WORK TO BE COMPLETED.
Repeat the whole of the data, keeping every detail the same.
-- begin DATA BLOCK --
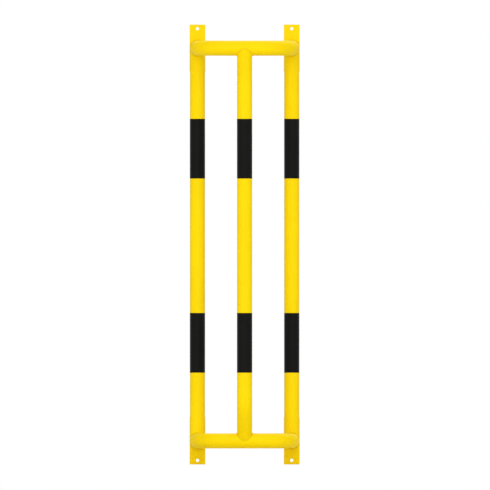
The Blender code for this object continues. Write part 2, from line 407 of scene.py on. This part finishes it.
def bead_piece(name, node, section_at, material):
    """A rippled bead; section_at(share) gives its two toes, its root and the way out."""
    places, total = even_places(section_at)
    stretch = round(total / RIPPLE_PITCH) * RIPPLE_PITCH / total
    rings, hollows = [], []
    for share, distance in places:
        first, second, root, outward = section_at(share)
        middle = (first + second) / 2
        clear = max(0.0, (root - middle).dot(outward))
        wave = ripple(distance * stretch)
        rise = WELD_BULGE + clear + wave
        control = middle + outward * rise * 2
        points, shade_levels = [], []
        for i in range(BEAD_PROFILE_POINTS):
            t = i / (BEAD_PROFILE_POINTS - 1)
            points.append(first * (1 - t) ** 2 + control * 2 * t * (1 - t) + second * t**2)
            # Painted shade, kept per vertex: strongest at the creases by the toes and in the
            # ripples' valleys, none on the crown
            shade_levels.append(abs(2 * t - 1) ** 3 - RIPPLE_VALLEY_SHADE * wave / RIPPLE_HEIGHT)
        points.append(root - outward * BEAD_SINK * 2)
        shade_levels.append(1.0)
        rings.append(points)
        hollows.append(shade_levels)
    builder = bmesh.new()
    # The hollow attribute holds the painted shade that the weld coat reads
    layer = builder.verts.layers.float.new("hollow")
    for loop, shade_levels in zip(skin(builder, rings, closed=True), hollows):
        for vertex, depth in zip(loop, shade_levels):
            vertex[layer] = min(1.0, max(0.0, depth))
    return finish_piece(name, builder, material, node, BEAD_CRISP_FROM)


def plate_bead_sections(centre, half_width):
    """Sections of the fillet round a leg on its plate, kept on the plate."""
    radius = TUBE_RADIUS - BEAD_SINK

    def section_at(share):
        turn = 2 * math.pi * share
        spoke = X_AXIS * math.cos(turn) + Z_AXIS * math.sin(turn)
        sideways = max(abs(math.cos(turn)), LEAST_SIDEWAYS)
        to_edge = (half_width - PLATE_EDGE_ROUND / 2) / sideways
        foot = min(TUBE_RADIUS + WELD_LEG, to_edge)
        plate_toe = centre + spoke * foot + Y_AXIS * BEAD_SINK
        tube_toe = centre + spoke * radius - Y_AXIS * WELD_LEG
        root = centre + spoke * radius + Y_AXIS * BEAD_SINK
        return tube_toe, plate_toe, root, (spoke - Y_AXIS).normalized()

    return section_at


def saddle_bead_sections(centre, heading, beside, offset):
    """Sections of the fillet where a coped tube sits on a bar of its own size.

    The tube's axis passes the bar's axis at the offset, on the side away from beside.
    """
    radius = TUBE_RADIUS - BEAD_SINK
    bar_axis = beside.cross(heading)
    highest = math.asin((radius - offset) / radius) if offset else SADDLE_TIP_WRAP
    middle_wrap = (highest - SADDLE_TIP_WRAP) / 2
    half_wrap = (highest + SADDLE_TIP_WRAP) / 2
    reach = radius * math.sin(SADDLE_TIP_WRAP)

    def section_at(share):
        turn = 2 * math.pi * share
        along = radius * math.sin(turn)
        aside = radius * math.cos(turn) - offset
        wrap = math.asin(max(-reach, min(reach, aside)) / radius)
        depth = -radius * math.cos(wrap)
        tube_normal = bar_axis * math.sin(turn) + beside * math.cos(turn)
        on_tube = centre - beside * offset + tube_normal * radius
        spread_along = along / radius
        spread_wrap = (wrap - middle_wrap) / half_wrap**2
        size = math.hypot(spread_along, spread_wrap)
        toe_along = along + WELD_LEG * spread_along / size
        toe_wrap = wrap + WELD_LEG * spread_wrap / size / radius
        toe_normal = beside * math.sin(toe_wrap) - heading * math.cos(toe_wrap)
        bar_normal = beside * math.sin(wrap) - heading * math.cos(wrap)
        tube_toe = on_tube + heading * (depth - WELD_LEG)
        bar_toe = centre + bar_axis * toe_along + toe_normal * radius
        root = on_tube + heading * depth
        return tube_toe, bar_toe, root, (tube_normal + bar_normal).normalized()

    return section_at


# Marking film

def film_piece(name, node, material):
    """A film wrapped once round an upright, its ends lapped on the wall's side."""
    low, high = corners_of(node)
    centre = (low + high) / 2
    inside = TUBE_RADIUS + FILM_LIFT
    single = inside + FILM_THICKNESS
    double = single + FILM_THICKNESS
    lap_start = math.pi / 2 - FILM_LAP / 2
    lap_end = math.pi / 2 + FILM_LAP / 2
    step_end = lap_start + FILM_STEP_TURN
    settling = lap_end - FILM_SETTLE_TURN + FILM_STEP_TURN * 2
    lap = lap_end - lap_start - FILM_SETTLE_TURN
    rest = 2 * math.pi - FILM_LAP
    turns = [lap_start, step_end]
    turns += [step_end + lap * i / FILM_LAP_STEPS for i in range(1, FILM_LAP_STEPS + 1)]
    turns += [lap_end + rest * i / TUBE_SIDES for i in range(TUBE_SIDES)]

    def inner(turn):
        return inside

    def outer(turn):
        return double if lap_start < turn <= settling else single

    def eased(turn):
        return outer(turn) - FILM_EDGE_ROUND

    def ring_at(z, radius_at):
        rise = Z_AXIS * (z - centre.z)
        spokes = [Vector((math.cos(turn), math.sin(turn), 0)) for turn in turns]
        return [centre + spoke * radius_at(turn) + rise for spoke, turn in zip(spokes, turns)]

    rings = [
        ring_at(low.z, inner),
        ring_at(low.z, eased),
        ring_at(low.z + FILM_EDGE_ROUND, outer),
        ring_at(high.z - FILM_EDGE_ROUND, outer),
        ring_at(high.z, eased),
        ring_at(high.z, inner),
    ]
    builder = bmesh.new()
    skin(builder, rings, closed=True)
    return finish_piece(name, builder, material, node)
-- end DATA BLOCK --
TASK RESULT.
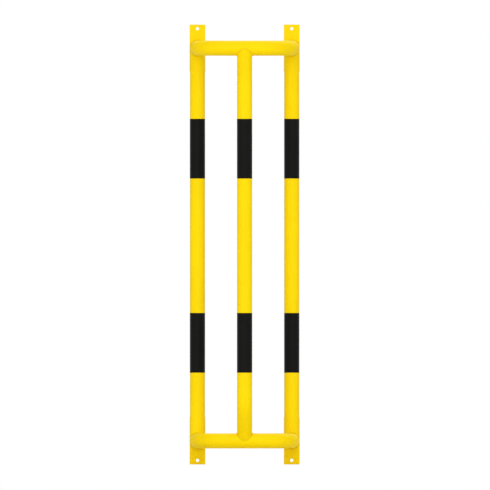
The Blender code for this object continues. Write part 2, from line 407 of scene.py on. This part finishes it.
def bead_piece(name, node, section_at, material):
    """A rippled bead; section_at(share) gives its two toes, its root and the way out."""
    places, total = even_places(section_at)
    stretch = round(total / RIPPLE_PITCH) * RIPPLE_PITCH / total
    rings, hollows = [], []
    for share, distance in places:
        first, second, root, outward = section_at(share)
        middle = (first + second) / 2
        clear = max(0.0, (root - middle).dot(outward))
        wave = ripple(distance * stretch)
        rise = WELD_BULGE + clear + wave
        control = middle + outward * rise * 2
        points, shade_levels = [], []
        for i in range(BEAD_PROFILE_POINTS):
            t = i / (BEAD_PROFILE_POINTS - 1)
            points.append(first * (1 - t) ** 2 + control * 2 * t * (1 - t) + second * t**2)
            # Painted shade, kept per vertex: strongest at the creases by the toes and in the
            # ripples' valleys, none on the crown
            shade_levels.append(abs(2 * t - 1) ** 3 - RIPPLE_VALLEY_SHADE * wave / RIPPLE_HEIGHT)
        points.append(root - outward * BEAD_SINK * 2)
        shade_levels.append(1.0)
        rings.append(points)
        hollows.append(shade_levels)
    builder = bmesh.new()
    # The hollow attribute holds the painted shade that the weld coat reads
    layer = builder.verts.layers.float.new("hollow")
    for loop, shade_levels in zip(skin(builder, rings, closed=True), hollows):
        for vertex, depth in zip(loop, shade_levels):
            vertex[layer] = min(1.0, max(0.0, depth))
    return finish_piece(name, builder, material, node, BEAD_CRISP_FROM)


def plate_bead_sections(centre, half_width):
    """Sections of the fillet round a leg on its plate, kept on the plate."""
    radius = TUBE_RADIUS - BEAD_SINK

    def section_at(share):
        turn = 2 * math.pi * share
        spoke = X_AXIS * math.cos(turn) + Z_AXIS * math.sin(turn)
        sideways = max(abs(math.cos(turn)), LEAST_SIDEWAYS)
        to_edge = (half_width - PLATE_EDGE_ROUND / 2) / sideways
        foot = min(TUBE_RADIUS + WELD_LEG, to_edge)
        plate_toe = centre + spoke * foot + Y_AXIS * BEAD_SINK
        tube_toe = centre + spoke * radius - Y_AXIS * WELD_LEG
        root = centre + spoke * radius + Y_AXIS * BEAD_SINK
        return tube_toe, plate_toe, root, (spoke - Y_AXIS).normalized()

    return section_at


def saddle_bead_sections(centre, heading, beside, offset):
    """Sections of the fillet where a coped tube sits on a bar of its own size.

    The tube's axis passes the bar's axis at the offset, on the side away from beside.
    """
    radius = TUBE_RADIUS - BEAD_SINK
    bar_axis = beside.cross(heading)
    highest = math.asin((radius - offset) / radius) if offset else SADDLE_TIP_WRAP
    middle_wrap = (highest - SADDLE_TIP_WRAP) / 2
    half_wrap = (highest + SADDLE_TIP_WRAP) / 2
    reach = radius * math.sin(SADDLE_TIP_WRAP)

    def section_at(share):
        turn = 2 * math.pi * share
        along = radius * math.sin(turn)
        aside = radius * math.cos(turn) - offset
        wrap = math.asin(max(-reach, min(reach, aside)) / radius)
        depth = -radius * math.cos(wrap)
        tube_normal = bar_axis * math.sin(turn) + beside * math.cos(turn)
        on_tube = centre - beside * offset + tube_normal * radius
        spread_along = along / radius
        spread_wrap = (wrap - middle_wrap) / half_wrap**2
        size = math.hypot(spread_along, spread_wrap)
        toe_along = along + WELD_LEG * spread_along / size
        toe_wrap = wrap + WELD_LEG * spread_wrap / size / radius
        toe_normal = beside * math.sin(toe_wrap) - heading * math.cos(toe_wrap)
        bar_normal = beside * math.sin(wrap) - heading * math.cos(wrap)
        tube_toe = on_tube + heading * (depth - WELD_LEG)
        bar_toe = centre + bar_axis * toe_along + toe_normal * radius
        root = on_tube + heading * depth
        return tube_toe, bar_toe, root, (tube_normal + bar_normal).normalized()

    return section_at


# Marking film

def film_piece(name, node, material):
    """A film wrapped once round an upright, its ends lapped on the wall's side."""
    low, high = corners_of(node)
    centre = (low + high) / 2
    inside = TUBE_RADIUS + FILM_LIFT
    single = inside + FILM_THICKNESS
    double = single + FILM_THICKNESS
    lap_start = math.pi / 2 - FILM_LAP / 2
    lap_end = math.pi / 2 + FILM_LAP / 2
    step_end = lap_start + FILM_STEP_TURN
    settling = lap_end - FILM_SETTLE_TURN + FILM_STEP_TURN * 2
    lap = lap_end - lap_start - FILM_SETTLE_TURN
    rest = 2 * math.pi - FILM_LAP
    turns = [lap_start, step_end]
    turns += [step_end + lap * i / FILM_LAP_STEPS for i in range(1, FILM_LAP_STEPS + 1)]
    turns += [lap_end + rest * i / TUBE_SIDES for i in range(TUBE_SIDES)]

    def inner(turn):
        return inside

    def outer(turn):
        return double if lap_start < turn <= settling else single

    def eased(turn):
        return outer(turn) - FILM_EDGE_ROUND

    def ring_at(z, radius_at):
        rise = Z_AXIS * (z - centre.z)
        spokes = [Vector((math.cos(turn), math.sin(turn), 0)) for turn in turns]
        return [centre + spoke * radius_at(turn) + rise for spoke, turn in zip(spokes, turns)]

    rings = [
        ring_at(low.z, inner),
        ring_at(low.z, eased),
        ring_at(low.z + FILM_EDGE_ROUND, outer),
        ring_at(high.z - FILM_EDGE_ROUND, outer),
        ring_at(high.z, eased),
        ring_at(high.z, inner),
    ]
    builder = bmesh.new()
    skin(builder, rings, closed=True)
    return finish_piece(name, builder, material, node)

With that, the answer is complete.